In June 2002, for customers to use the more compute-intense AKB key management, HP Atalla announced the faster HP Atalla Ax100 Network Security Processor (NSP) product line optimized for the AKB.  The Atalla Ax100 NSP product included the Atalla Cryptographic Engine (ACE) which received FIPS 140-2 level three validation from NIST and assured robust physical security and strong key management.  

In October 2006, the Ax100 evolved into the even faster HP Atalla Ax150 NSP product line whose Atalla Cryptographic Subsystem (ACS) recently received FIPS 140-2 level four validation, the highest level of certification attainable for a cryptographic product.  Today, HP Atalla security appliance products, optimized for the AKB, secure the ATM, POS, and EFT transactions for all of the top ten banks and switches in the US, specialty retailers and oil and gas companies and over a thousand financial institutions worldwide. 

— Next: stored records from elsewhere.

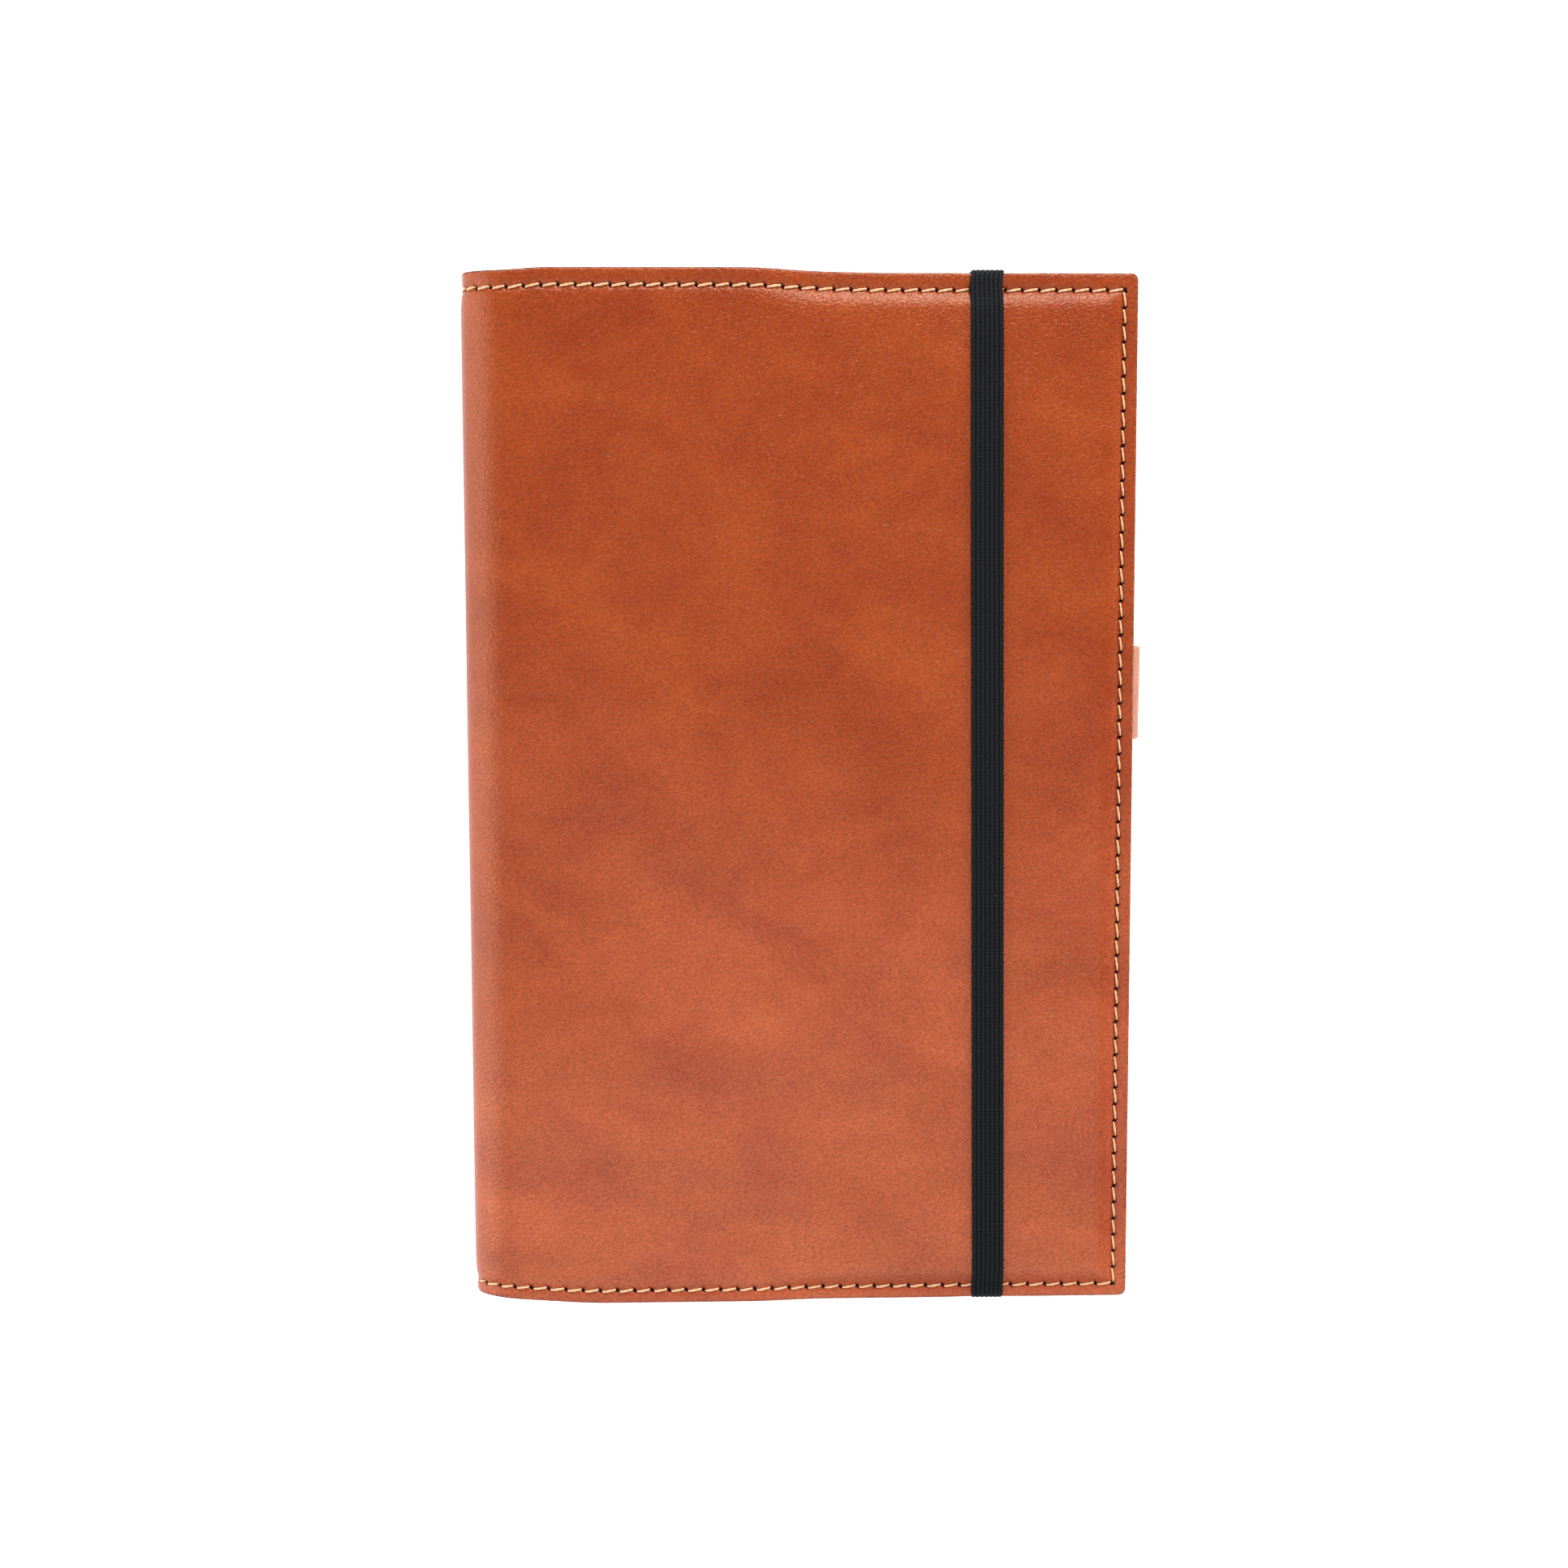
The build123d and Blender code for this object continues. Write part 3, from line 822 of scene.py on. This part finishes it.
def grained_leather(name, light, dark, roughness, edge=None, edge_depth=1.0, grain=1.0, painted_foot_sheen=None):
    """Tanned leather: fine slanting creases with painted shade in their valleys and painted light on their
    ridges, pores, soft blotches and burnished edges.

    painted_foot_sheen is how much lighter, and how much less saturated, the hide is painted towards the
    foot, as painted sheen and light.
    """
    leather = Shader(name, roughness, Specular_IOR_Level=0.45, Specular_Tint=(1.0, 0.84, 0.6, 1.0))
    creases = leather.noise(leather.flat((1.45, 0.85, 1.0), angle=30), 1.9, 2.0, 0.5, 0.5)
    pores = leather.node("ShaderNodeTexVoronoi", {"feature": "SMOOTH_F1"},
                         Vector=leather.flat(), Scale=2.3).outputs["Distance"]
    blotches = leather.noise(leather.flat((1.5, 1.0, 1.0), angle=-25), 0.05, 3.0, 0.55, 0.5)
    mottle = leather.noise(leather.flat((1.6, 1.0, 1.0), angle=25), 0.22, 4.0, 0.6, 0.4)
    broad = leather.math("MULTIPLY", blotches, 0.7)
    tone = leather.math("ADD", broad, leather.math("MULTIPLY", mottle, 0.3))
    colour = leather.mix(leather.ramp(tone, 0.34, 0.66), dark, light)
    # Painted shade and light: the creases darken the colour in their valleys and lighten it on their ridges.
    shade = leather.ramp(creases, 0.34, 0.66, 1 - 0.26 * grain, 1 + 0.18 * grain)
    saturation = 1.0
    # Painted sheen and light: the hide turns lighter and paler towards the foot, with soft bands across that
    # painted sheen.
    if painted_foot_sheen:
        wander = leather.noise(leather.flat((2.0, 1.0, 1.0), angle=-15), 0.02, 3.0, 0.5, 0.5)
        up = leather.component(leather.flat(), 1)
        height_up = leather.math("ADD", up, leather.ramp(wander, 0.3, 0.7, -40, 40))
        share = leather.ramp(height_up, 32, -75)
        bands = leather.noise(leather.flat((6.0, 1.0, 1.0), angle=-4), 0.07, 3.0, 0.5, 0.3)
        sheen_bands = leather.math("MULTIPLY", leather.ramp(bands, 0.35, 0.65, -0.06, 0.06), share)
        shade = leather.math("ADD", shade, sheen_bands)
        lighter, paler = painted_foot_sheen
        shade = leather.math("MULTIPLY", shade, leather.ramp(share, 0.0, 1.0, 1.0, lighter))
        saturation = leather.ramp(share, 0.0, 1.0, 1.0, paler)
    colour = leather.node("ShaderNodeHueSaturation", Saturation=saturation, Value=shade,
                          Color=colour).outputs["Color"]
    # The edge colour follows depth: real burnished rims, and painted shade in the needle slits wherever the
    # mark holds them.
    if edge:
        depth = leather.component(leather.flat(), 2)
        burnish_and_slit_shade = leather.ramp(depth, edge_depth * 0.25, edge_depth, 0.0, 1.0)
        colour = leather.mix(burnish_and_slit_shade, colour, edge)
    leather.drive("Base Color", colour)
    height = leather.math("ADD", creases, leather.math("MULTIPLY", pores, 0.1))
    leather.bump(height, 0.22 * grain)
    leather.drive("Roughness", leather.ramp(creases, 0.3, 0.7, roughness + 0.05, roughness - 0.04))
    return leather.material


def suede(name, light, dark):
    """The flesh side: short nap and faint clouds."""
    nap = Shader(name, 0.9, Sheen_Weight=0.25, Sheen_Roughness=0.5)
    clouds = nap.noise(nap.flat(), 0.12, 4.0, 0.6)
    fibres = nap.noise(nap.flat((2.0, 1.0, 1.0), angle=20), 3.2, 4.0, 0.7)
    colour = nap.mix(nap.ramp(clouds, 0.35, 0.65), dark, light)
    nap.drive("Base Color", nap.mix(nap.ramp(fibres, 0.35, 0.7, 0.0, 0.35), colour, dark))
    nap.bump(fibres, 0.12)
    return nap.material


def waxed_thread(name, light, dark):
    """Two twisted plies with fine fibres."""
    thread = Shader(name, 0.45)
    fibres = thread.noise(thread.flat((4.0, 1.0, 1.0)), 9.0, 3.0, 0.6)
    thread.drive("Base Color", thread.mix(thread.ramp(fibres, 0.3, 0.7), dark, light))
    thread.bump(fibres, 0.06)
    return thread.material


def woven(name, light, dark, warp, weft, roughness, depth):
    """A plain weave: threads over and under each other at the given pitches."""
    cloth = Shader(name, roughness, Sheen_Weight=0.12)
    flat = cloth.flat()
    across = cloth.math("SINE", cloth.math("MULTIPLY", cloth.component(flat, 0), 2 * math.pi / warp))
    down = cloth.math("SINE", cloth.math("MULTIPLY", cloth.component(flat, 1), 2 * math.pi / weft))
    weave = cloth.math("MULTIPLY", across, down)
    fuzz = cloth.noise(flat, 4.0, 3.0, 0.7)
    height = cloth.math("ADD", weave, cloth.math("MULTIPLY", fuzz, 0.6))
    cloth.drive("Base Color", cloth.mix(cloth.ramp(height, -0.6, 1.2), dark, light))
    cloth.bump(height, depth)
    return cloth.material


def elastic_cloth(rib_pitch):
    """Black ribbed elastic: close weft ridges, lighter grey on the higher weft and fibres, painted shade in
    the grooves between the ribs, and a little lint.
    """
    band = Shader("elastic", 0.7, Specular_IOR_Level=0.12)
    flat = band.flat()
    weft = band.math("SINE", band.math("MULTIPLY", band.component(flat, 1), 2 * math.pi / 0.42))
    fibres = band.noise(band.flat((1.0, 0.4, 1.0)), 3.0, 4.0, 0.7)
    lint = band.ramp(band.noise(flat, 1.6, 1.0, 0.4), 0.80, 0.84)
    height = band.math("ADD", band.math("MULTIPLY", weft, 0.5), fibres)
    rib = band.math("COSINE", band.math("MULTIPLY", band.component(flat, 0), 2 * math.pi / rib_pitch))
    colour = band.mix(band.ramp(height, 0.1, 1.3), rgb(7, 9, 11), rgb(35, 39, 43))
    # Painted shade: darker in the grooves between the ribs.
    colour = band.mix(band.ramp(rib, -0.2, -0.9, 0.0, 0.85), colour, rgb(4, 4, 5))
    band.drive("Base Color", band.mix(lint, colour, rgb(110, 102, 92)))
    band.bump(height, 0.1)
    return band.material


def paper(name, colour, shade):
    """Uncoated paper with faint fibres."""
    sheet = Shader(name, 0.8)
    fibres = sheet.noise(sheet.flat(), 1.4, 4.0, 0.7)
    sheet.drive("Base Color", sheet.mix(sheet.ramp(fibres, 0.3, 0.7, 0.0, 0.5), colour, shade))
    sheet.bump(fibres, 0.03)
    return sheet.material


def page_edges():
    """Cream paper whose leaves differ a little in tone."""
    sheet = Shader("pages", 0.8)
    flat = sheet.flat((400, 400, 0.6))
    tone = sheet.noise(flat, 1.0, 2.0, 0.5)
    dark, light = rgb(196, 186, 160), rgb(214, 205, 182)
    sheet.drive("Base Color", sheet.mix(sheet.ramp(tone, 0.35, 0.65), dark, light))
    sheet.bump(sheet.noise(sheet.flat(), 2.0, 3.0, 0.6), 0.03)
    return sheet.material


def striped(name, first, second, pitch):
    """Two thread colours in turn along a band."""
    band = Shader(name, 0.6)
    wave = band.math("SINE", band.math("MULTIPLY", band.component(band.flat(), 1), 2 * math.pi / pitch))
    fibres = band.noise(band.flat(), 3.0, 3.0, 0.6)
    band.drive("Base Color", band.mix(band.ramp(wave, -0.2, 0.2), first, second))
    band.bump(fibres, 0.05)
    return band.material


def plain_floor():
    """Near white, with a faint glow that keeps its shadows pale."""
    floor = Shader("pale_floor", 0.7, Base_Color=rgb(250, 250, 250), Emission_Color=rgb(255, 255, 255),
                   Emission_Strength=0.3)
    return floor.material


# ---- the build ----

def build():
    # The tan leather is painted lighter and paler towards its foot, as painted sheen and light.
    tan = grained_leather("tan_leather", rgb(146, 59, 19), rgb(128, 43, 10), roughness=0.36,
                          edge=rgb(58, 28, 18), edge_depth=0.5, painted_foot_sheen=(1.21, 0.955))
    flap = grained_leather("pocket_leather", rgb(166, 80, 40), rgb(150, 64, 28), roughness=0.45,
                           edge=rgb(66, 32, 20), edge_depth=9.0)
    natural = grained_leather("natural_leather", rgb(172, 118, 96), rgb(158, 102, 80), roughness=0.5,
                              grain=0.6)
    lining = suede("lining_suede", rgb(176, 122, 82), rgb(150, 98, 62))
    thread = waxed_thread("waxed_thread", rgb(228, 184, 144), rgb(198, 150, 108))
    cloth = woven("book_cloth", rgb(46, 46, 48), rgb(22, 22, 24), warp=0.5, weft=0.5, roughness=0.75,
                  depth=0.08)
    mull = woven("mull", rgb(232, 228, 216), rgb(190, 184, 168), warp=1.1, weft=1.1, roughness=0.85,
                 depth=0.1)
    endpaper = paper("endpaper", rgb(206, 198, 178), rgb(194, 185, 163))

    for k in range(len(folds)):
        cad = [f"spine_leather_{k}", f"spine_lining_{k}", f"spine_thread_{k}", f"notebook_spine_{k}"]
        if k == 0:
            cad = ["back_leather", "back_lining", "back_thread", None]
        leather = leather_piece(k, tan)
        suede_piece = inner_piece(f"suede_lining_{k + 1}", k, (lining_from + 0.02, lining_in),
                                  half=half_height - 0.3, edge_gap=0.3, radius=0.22,
                                  material=lining, soft=True)
        stitches = thread_piece(k, thread)
        case_cloth = inner_piece(f"case_cloth_{k + 1}", k, (lining_in + 0.03, lining_in + case_cloth_t),
                                 half=board_half - 0.1, edge_gap=back_length - hinge_cloth, radius=0.2,
                                 material=cloth, soft=False)
        pieces = [leather, suede_piece, stitches, case_cloth]
        depths = [lining_from, lining_in, lining_in, lining_in + case_cloth_t]
        for piece, deepest, node in zip(pieces, depths, cad):
            ride_or_bend(piece, k, deepest)
            if node:
                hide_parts(node)
    for stem, node in (("outer_leather", "front_leather"), ("suede_lining", "front_lining"),
                       ("seam_thread", "front_thread")):
        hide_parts(node)

    for front, side in ((False, "back"), (True, "front")):
        body = chain[-1] if front else chain[0]
        board_reach = (board_gap, back_length - board_back_gap)
        board = panel_sheet(f"{side}_board_in_cloth", front, board_reach, board_half,
                            radius=0.4, corner_r=5.0,
                            top=constant(lining_in + 0.03), bottom=constant(board_in),
                            material=cloth, soft=False)
        paper_reach = (board_gap + pastedown_margin, back_length - pastedown_back_gap)
        pastedown = panel_sheet(f"{side}_pastedown", front, paper_reach, board_half - pastedown_margin,
                                radius=0.05, corner_r=4.0,
                                top=constant(board_in + 0.01), bottom=constant(notebook_in),
                                material=endpaper, soft=False)
        flap_piece = pocket(f"{side}_pocket_flap", front, flap)
        for piece, node in ((board, f"notebook_{side}_board"), (pastedown, f"notebook_{side}_endpaper"),
                            (flap_piece, f"{side}_pocket")):
            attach(piece, body)
            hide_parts(node)

    block = leaves(page_edges())
    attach(block, chain[0])
    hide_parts("page_signatures")
    stripes = striped("headband_stripes", rgb(176, 52, 34), rgb(236, 226, 204), 1.8)
    for name, end in (("head_band", 1), ("tail_band", -1)):
        band = headband(name, end, stripes)
        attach(band, chain[0])
        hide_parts("headbands")
    spine_cloth = frame["nodes"]["block_spine_cloth"]
    spine_cloth.data.materials.clear()
    spine_cloth.data.materials.append(mull)

    loop = pen_loop(natural)
    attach(loop, chain[0])
    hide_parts("pen_loop")
    loop_thread = pen_loop_stitches(thread)
    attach(loop_thread, chain[0])
    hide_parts("pen_loop_thread")

    ribbon = elastic(elastic_cloth(2 * elastic_half_w / elastic_ribs))
    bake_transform(ribbon)
    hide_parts("elastic_band")


# ---- floor, light and camera ----

def studio():
    """A pale floor in soft light from all four sides. The fills add light but no highlights."""
    bpy.ops.mesh.primitive_plane_add(size=4.0, location=(0, 0, -0.0002))
    floor = bpy.context.object
    floor.name = "floor"
    floor.data.materials.append(plain_floor())
    world = bpy.data.worlds.new("studio")
    world.use_nodes = True
    background = world.node_tree.nodes["Background"]
    background.inputs["Color"].default_value = (1, 1, 1, 1)
    background.inputs["Strength"].default_value = 0.12
    bpy.context.scene.world = world
    # each light's name, place, size and power
    for name, place_at, size, power in (
        ("spine_softbox", (-1.1, -0.05, 0.45), (1.3, 0.8), 12.0),
        ("spine_fill", (-1.1, -0.1, 0.34), (1.3, 0.6), 6.0),
        ("foot_softbox", (0.05, -0.52, 0.74), (0.9, 0.7), 6.0),
        ("head_softbox", (0.1, 0.95, 0.42), (0.55, 0.45), 14.0),
        ("fore_edge_fill", (1.1, 0.1, 0.34), (0.8, 0.6), 15.0),
    ):
        light = bpy.data.lights.new(name, "AREA")
        light.shape = "RECTANGLE"
        light.size, light.size_y = size
        light.energy = power
        lamp = bpy.data.objects.new(name, light)
        lamp.location = place_at
        lamp.visible_glossy = not name.endswith("fill")
        lamp.rotation_euler = (-Vector(place_at)).to_track_quat("-Z", "Y").to_euler()
        bpy.context.scene.collection.objects.link(lamp)


def camera():
    """Held over the cover, a little towards its head, and tipped back towards its foot."""
    lens = bpy.data.cameras.new("camera")
    lens.lens, lens.sensor_width = 54.9, 36.0
    eye = bpy.data.objects.new("camera", lens)
    eye.location = (-0.0123, 0.0555, 0.5224)
    eye.rotation_euler = Euler((-0.1041, -0.0179, -0.0022))
    bpy.context.scene.collection.objects.link(eye)
    bpy.context.scene.camera = eye


build()
studio()
camera()
bpy.context.scene.view_settings.view_transform = "Standard"
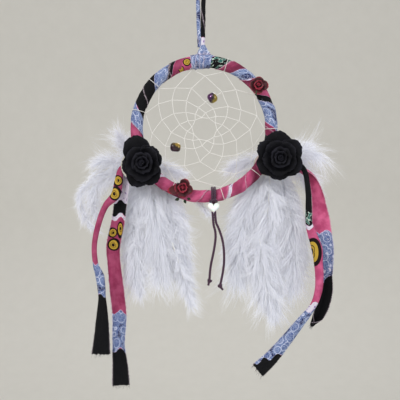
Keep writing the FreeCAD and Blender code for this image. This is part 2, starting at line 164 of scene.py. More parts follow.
def printed_cotton():
    """Torn cotton print: pink, light blue, black and pale areas with outlined edges.

    The cloth attribute is the place on the cloth in mm, zone the print's share of blue,
    black, pale and teal, motif the distance in mm from a ring motif's centre, shade the
    depth of the pink print plus painted shade where the cloth's folds and creases dip in,
    and worn how near a torn edge is."""
    s = Shader("printed_cotton")
    cloth = s.attribute("cloth")
    zone = s.tree.nodes.new("ShaderNodeAttribute")
    zone.attribute_name = "zone"
    split = s.tree.nodes.new("ShaderNodeSeparateColor")
    s.tree.links.new(zone.outputs["Color"], split.inputs[0])
    blue_in, black_in, pale_in = split.outputs
    teal_in = zone.outputs["Alpha"]
    wobble = s.times(s.math("SUBTRACT", s.noise(cloth, 0.16, 2), 0.5), 1.1)

    def area(amount, low, high):
        return s.step(s.plus(amount, wobble), low, high)

    broad = s.noise(cloth, 0.09, 3)
    fine = s.noise(cloth, 0.9, 4, 0.6)
    shade = s.attribute("shade", "Fac")
    pink = s.mix(s.step(broad, 0.35, 0.65), (0.45, 0.062, 0.165), (0.66, 0.135, 0.285))
    # the crimson that shade deepens the pink toward: the print's crimson, plus painted shade in
    # folds and creases
    pink = s.mix(shade, pink, (0.11, 0.012, 0.036))
    pink = s.mix(s.times(s.step(fine, 0.5, 0.75), 0.22), pink, (0.60, 0.14, 0.27))

    spots = s.cells(cloth, 0.15)
    veins = s.cells(cloth, 0.34, "DISTANCE_TO_EDGE")
    blue = s.mix(s.step(broad, 0.3, 0.7), (0.085, 0.125, 0.30), (0.175, 0.24, 0.44))
    scallop = s.times(s.step(spots, 0.50, 0.53), s.inverse(s.step(spots, 0.56, 0.60)))
    vein = s.times(s.inverse(s.step(veins, 0.03, 0.08)), 0.55)
    blue = s.mix(s.step(spots, 0.76, 0.82), blue, (0.022, 0.028, 0.10))
    blue = s.mix(vein, blue, (0.40, 0.46, 0.66))
    blue = s.mix(scallop, blue, (0.60, 0.65, 0.82))
    specks = s.step(s.noise(cloth, 1.1, 1), 0.66, 0.71)
    blue = s.mix(specks, blue, (0.80, 0.84, 0.93))

    pale = s.mix(s.step(s.noise(cloth, 0.35, 2), 0.58, 0.66), (0.70, 0.66, 0.77),
                 (0.24, 0.14, 0.38))
    leaf_field = s.plus(s.noise(cloth, 0.26, 1, 0.4, 0.6),
                        s.times(s.math("SUBTRACT", teal_in, 1.0), 0.6))
    leaves, rims = s.step(leaf_field, 0.555, 0.57), s.step(leaf_field, 0.515, 0.53)
    black = s.mix(s.step(fine, 0.4, 0.7), (0.0030, 0.0030, 0.0045), (0.0080, 0.0085, 0.0100))
    black = s.mix(rims, black, (0.50, 0.62, 0.55))
    black = s.mix(leaves, black, (0.030, 0.125, 0.105))

    colour = s.mix(area(blue_in, 0.36, 0.41), pink, (0.62, 0.60, 0.84))
    colour = s.mix(area(blue_in, 0.50, 0.55), colour, blue)
    colour = s.mix(area(pale_in, 0.50, 0.56), colour, pale)
    colour = s.mix(area(black_in, 0.40, 0.44), colour, (0.42, 0.40, 0.56))
    colour = s.mix(area(black_in, 0.46, 0.50), colour, black)

    ring = s.attribute("motif", "Fac")
    ramp = s.tree.nodes.new("ShaderNodeValToRGB")
    s.tree.links.new(s.times(ring, 0.1), ramp.inputs[0])
    ramp.color_ramp.interpolation = "CONSTANT"
    ink, gold = (0.010, 0.004, 0.006, 1), (0.50, 0.33, 0.045, 1)
    first, second = ramp.color_ramp.elements
    first.position, first.color = 0.0, ink
    second.position, second.color = 0.09, gold
    for place, tint in ((0.18, ink), (0.215, gold), (0.34, ink)):
        ramp.color_ramp.elements.new(place).color = tint
    past_ring = s.step(ring, RING_EDGE, RING_EDGE + 0.3)
    colour = s.mix(s.inverse(past_ring), colour, ramp.outputs[0])

    thready = s.step(s.noise(cloth, 0.8, 3, 0.7), 0.35, 0.6)
    worn = s.times(s.attribute("worn", "Fac"), thready)
    colour = s.mix(s.times(worn, 0.75), colour, (0.74, 0.62, 0.72))
    across = s.split(cloth)
    warp = s.math("SINE", s.times(across[0], TURN / 0.42))
    weft = s.math("SINE", s.times(across[1], TURN / 0.42))
    weave = s.times(s.plus(warp, weft), 0.25)
    height = s.plus(weave, s.times(fine, 1.6))
    rough = s.add("MapRange", {"Value": fine, "To Min": 0.78, "To Max": 0.98})
    return s.surface(Base_Color=colour, Roughness=rough, Specular_IOR_Level=0.18,
                     Normal=s.bump(height, 0.55, 0.00035))


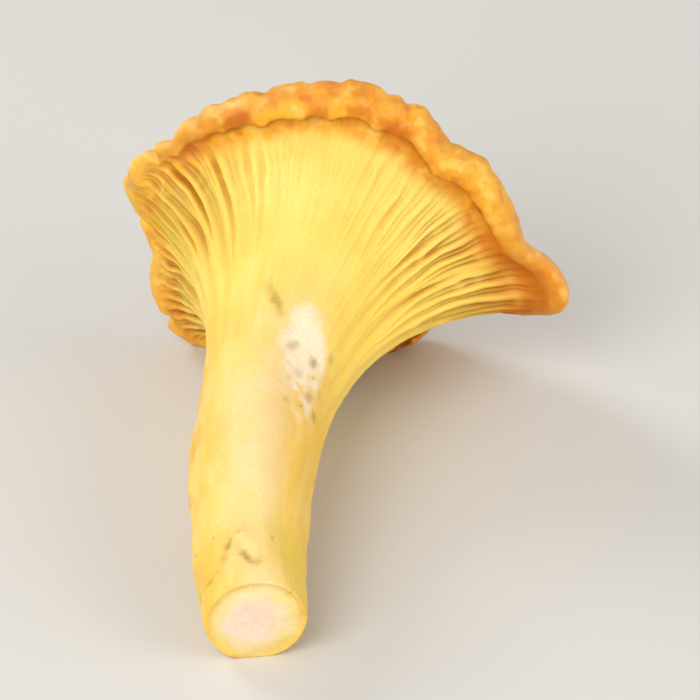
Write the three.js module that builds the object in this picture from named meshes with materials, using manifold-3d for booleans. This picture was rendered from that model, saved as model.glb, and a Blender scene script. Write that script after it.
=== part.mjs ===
// A chanterelle, picked and laid on its side: a solid stem that widens like a trumpet into a lobed,
// wavy cap with a rolled margin, and ridge-like false gills that fork outwards and run down the stem.
// It grew in one piece, so it is one closed body. Millimetres, +Z up, the table is z = 0.
//
// The body is worked out round its own axis first, and then laid down:
//   w      distance along the axis, from the cut end of the stem towards the cap
//   r      distance from the axis
//   angle  round the axis, 0 on the side that lies uppermost, a quarter turn on the right (+X)
import * as THREE from "three";
import { mergeVertices } from "three/addons/utils/BufferGeometryUtils.js";
import Module from "manifold-3d";

const { clamp, degToRad, lerp, smoothstep } = THREE.MathUtils;
const TURN = 2 * Math.PI;

// ---- outline of the body, as [r, w] from the middle of the cut end to the middle of the hollow ----
const STEM_OUTLINE = [
  [0.0, 0.0], //   0 middle of the cut end
  [4.5, 0.0], //   1 rim of the cut
  [5.5, 1.6], //   2
  [6.2, 12.0], //  3
  [7.0, 24.0], //  4 false gills begin
  [7.7, 34.0], //  5
  [9.5, 42.5], //  6
  [13.2, 49.6], // 7
  [17.6, 53.9], // 8
];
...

Back on the standards front
When the AKB’s security requirements were accepted by the ANSI committees, the standards effort was not done.  It now fell on the AKB inventors to prove to the standards bodies that the Atalla Key Block was the best key block implementation to secure bank’s Triple DES implementations.  Out of fifteen key block contestants, one would be crowned as standards bearer.  One by one, the HP Atalla team would show that the Atalla Key Block offered cryptographic security, in performance, and in the flexibility to meet future, perhaps unknown, requirements.  In the end, only formatting changes were made from the AKB to create a new ANSI Key Block.  
Now the de facto standard, AKB-based key management products from HP protect the many thousands of unique ATM keys in a financial institution from even a knowledgeable insider.  This means nothing to cryptographers who tend to see the glass as half empty.  Talk of migration of the bank payments network to the AES symmetric algorithm, stronger and faster than Triple DES, is rampant.  But the AKB will still be there to allow these new technologies to perform as advertised.